Caso as publicações tivessem sido acompanhadas de frases como “FOGO NOS RACISTAS!!!!”, “ESTADO ASSASSINO”, “JUSTIÇA POR GENIVALDO, JUSTIÇA A TODO CUSTO”, as publicações – sob o regime proposto pelo voto - provavelmente teriam sido banidas pelos provedores tendo em vista o risco de quem fossem compreendidas como atentatórias ao Estado Democrático de Direito, por risco de configurar conduta tipificada pelo art. 359-L (“Tentar, com emprego de violência ou grave ameaça, abolir o Estado Democrático de Direito, impedindo ou restringindo o exercício dos poderes constitucionais”). Sob pretensão de defesa do Estado Democrático de Direito, coloca-se em xeque uma de suas pedras angulares em razão da impossibilidade de identificação de nuances subjetivas, com risco de eliminação de vozes legítimas e fragilização do debate público.
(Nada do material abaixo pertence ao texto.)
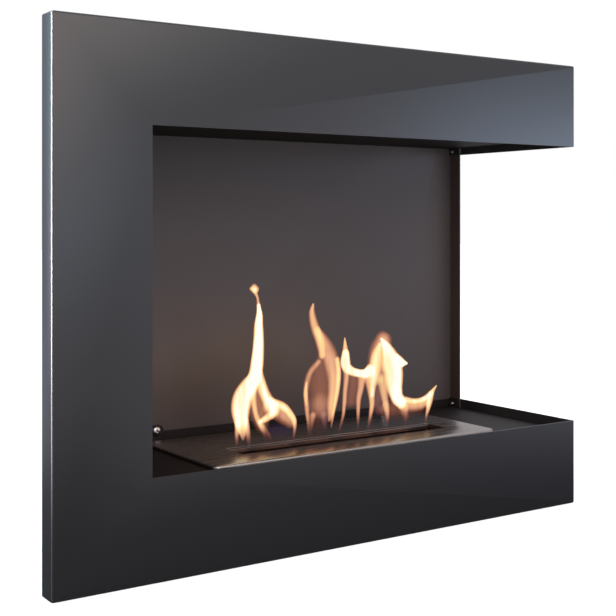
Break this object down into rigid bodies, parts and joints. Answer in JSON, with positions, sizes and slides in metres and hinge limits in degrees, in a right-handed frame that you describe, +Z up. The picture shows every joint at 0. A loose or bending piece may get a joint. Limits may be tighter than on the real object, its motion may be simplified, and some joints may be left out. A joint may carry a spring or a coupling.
{
  "type": "bioethanol fireplace",
  "caption": "Corner bioethanol fireplace: C-shaped sheet-steel frame, firebox open to the front and right, and a drop-in slot burner with a sliding shutter.",
  "frame": {"origin": "centre of the footprint, on the surface that the casing stands on", "axes": "+X to the right seen from the front, towards the open side; +Y from the front frame to the back panel; +Z up"},
  "size_m": [0.8, 0.275, 0.637],
  "materials": {
    "frame_paint": "satin anthracite powder coat with a fine grain",
    "firebox_paint": "matt heat-resistant black paint, warm brown in the firelight",
    "stainless": "brushed stainless steel, grain along the length",
    "fastener_steel": "plain bright zinc",
    "ceramic_fibre": "soft white ceramic fibre, fuel-soaked",
    "flame": "luminous ethanol flame, clear and blue at its base"
  },
  "bodies": {
    "casing": {"front_frame": "frame_paint", "back_panel": "firebox_paint", "left_wall": "firebox_paint", "floor_tray": "firebox_paint", "ceiling_panel": "firebox_paint", "base_cover": "frame_paint", "top_cover": "frame_paint", "lower_cheek": "frame_paint", "upper_cheek": "frame_paint", "frame_bracket_top_1": "fastener_steel", "frame_nut_top_1": "fastener_steel", "frame_bracket_top_2": "fastener_steel", "frame_nut_top_2": "fastener_steel", "frame_bracket_bottom_1": "fastener_steel", "frame_nut_bottom_1": "fastener_steel", "frame_bracket_bottom_2": "fastener_steel", "frame_nut_bottom_2": "fastener_steel", "frame_bracket_side_1": "fastener_steel", "frame_nut_side_1": "fastener_steel", "frame_bracket_side_2": "fastener_steel", "frame_nut_side_2": "fastener_steel", "corner_screw_lower": "fastener_steel", "corner_screw_upper": "fastener_steel", "tray_screw_left": "fastener_steel", "tray_screw_right": "fastener_steel"},
    "burner": {"burner_plate": "stainless", "burner_tank": "stainless", "shutter_guide_left": "stainless", "shutter_guide_right": "stainless", "fibre_block": "ceramic_fibre", "fibre_screen": "stainless"},
    "shutter": {"sliding_shutter": "stainless"}
  },
  "joints": [
    {"name": "burner_lift", "type": "slide", "parent": "casing", "child": "burner", "axis": [0, 0, 1], "range_m": [0, 0.09]},
    {"name": "shutter_slide", "type": "slide", "parent": "burner", "child": "shutter", "axis": [0, -1, 0], "range_m": [0, 0.045]}
  ]
}
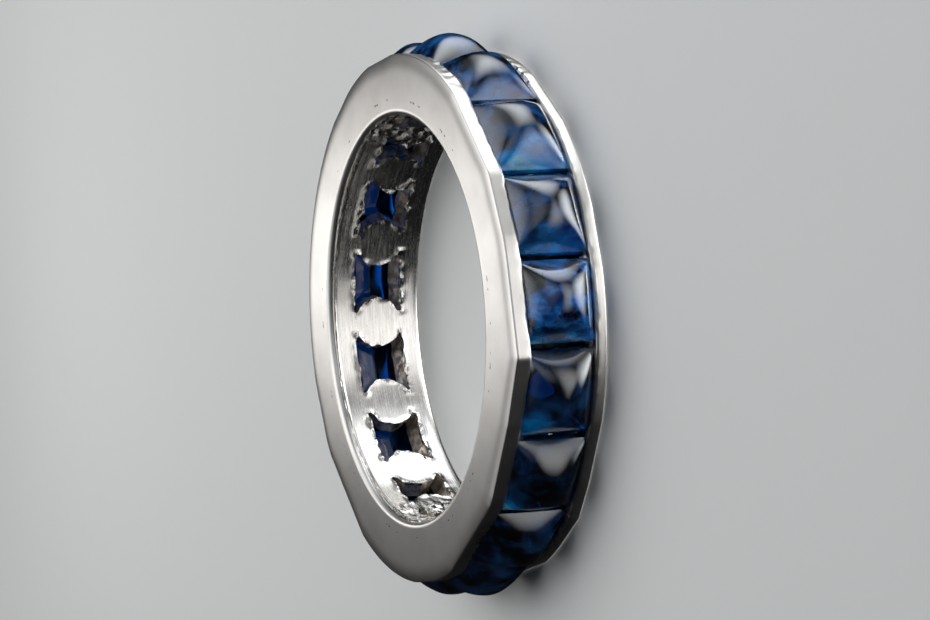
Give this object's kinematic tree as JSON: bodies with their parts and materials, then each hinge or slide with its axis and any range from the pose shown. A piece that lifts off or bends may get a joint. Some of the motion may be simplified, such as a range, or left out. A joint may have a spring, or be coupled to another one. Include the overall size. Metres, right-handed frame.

- Outra hipótese que apresenta graves riscos à liberdade de expressão de grupos vulnerabilizados é o caso de responsabilização solidária e objetiva para conteúdos que veiculam crimes de racismo. O tipo penal “praticar, induzir ou incitar a discriminação ou preconceito de raça, cor, etnia, religião ou procedência nacional” possui conteúdo com grau de subjetividade e demanda análise caso a caso, contextualizada e subordinada às particularidades da situação.
- Uma das características dos Direitos Humanos é sua historicidade: Direitos Humanos são fruto de evolução histórica, não apenas em seu processo de reconhecimento, como na interpretação de sua aplicação à luz do contexto social, econômico, político e cultural em que se inserem. Nesse sentido, as dinâmicas de racismo, misoginia e de violação de grupos minorizados e vulnerabilizados mudam de acordo com cada localidade e momento histórico.
- Se, historicamente, o Brasil reconhece determinados grupos como tutelados pelo combate ao racismo (por exemplo, pessoas negras pelo Estatuto da Igualdade Racial; e pessoas judiais, tendo em vista o nefasto histórico do nazismo e como já reconheceu o E. STF no caso Siegfried Ellwanger), diferentes contextos podem impor a extensão ou a limitação de sua aplicabilidade. Durante a pandemia de Covid-19, pessoas asiáticas foram sistematicamente vítimas de xenofobia (modalidade de racismo), contexto que impôs a necessidade de extensão do conceito. De outro lado, o ordenamento jurídico brasileiro não contempla hipóteses do denominado “racismo reverso” enquanto juridicamente tutelável. A distinção de ambos exige a compreensão dos marcadores de privilégio ou de vulnerabilidade que são aptos a ensejar a definição de determinado grupo ou marcador enquanto juridicamente tutelado pela vedação do art. 1º da lei 7.716/89 como ato de “discriminação ou preconceito de raça, cor, etnia, religião ou procedência nacional”.
Como se vê, o debate é complexo e exige compreensão dos efeitos práticos da decisão, notadamente à luz dos parâmetros de Direitos Humanos com os quais o Brasil se compromete (muitos dos quais dotados de valor de EC, nos termos do art. 5º, §3º, da CF/88).